The youngest cohorts will near always be worse off than the oldest cohorts simply because of math.
Let’s say a 22-year old is entirely debt free and just started job 1. That persona has a net worth of zero, and decides to fully fund an IRA in year 1. At the end of year one, that’s a net worth of about $6500. With no other investments (no IRA, no non-qualified accounts, no savings, no nothing but $6500/yr into an IRA).

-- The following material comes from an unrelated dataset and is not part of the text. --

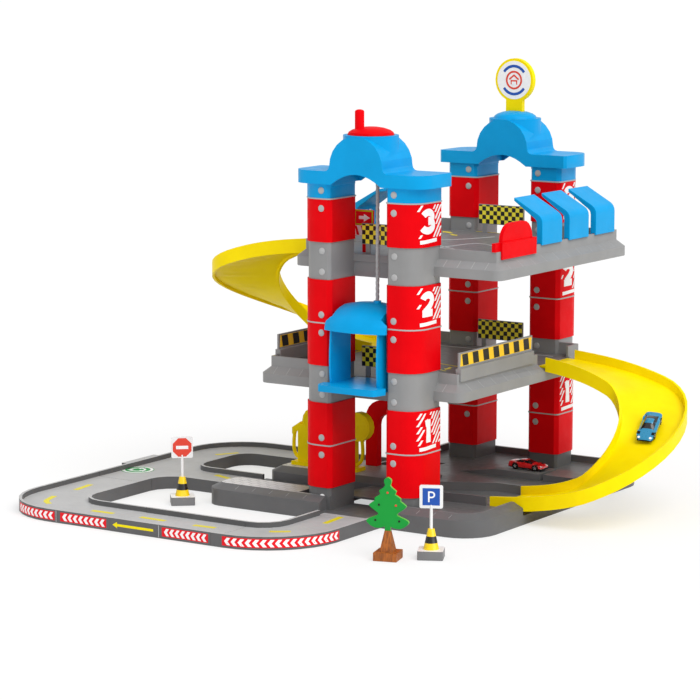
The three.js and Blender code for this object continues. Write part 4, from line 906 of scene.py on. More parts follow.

Monthly, that’s $541 per month.
Over the 43 years, the basis will be $260K put into this IRA and, even with a paltry average return of 7%, compound interest will turn the basis in somewhere between $1.1M and $1.5M.
At 22 though, it’s hard to he disciplined enough to do that, so let’s start the math at age 30. That returns between $625K and $883K in a basis of $227,500. The only variable in the numbers relates to traditional vs Roth IRA.
Knowledge is power, and that kind of knowledge isn’t making it’s way into the heads of most young adults, I dang sure know it didn’t make their way into my head until my late 20s, which is one reason we started open conversations around the topic when our kids still in elementary school, and y’all see how that played out in their ‘adulting’ since 2016.
It’s hard to be young, knowledgable, and disciplined, and I’m somewhat glad some employers automatically opt new employees in to 401Ks; I just wish they also educated those new EEs on the time value of money between just leaving those contributions as cash or company stock versus an S&P500 or total market index fund.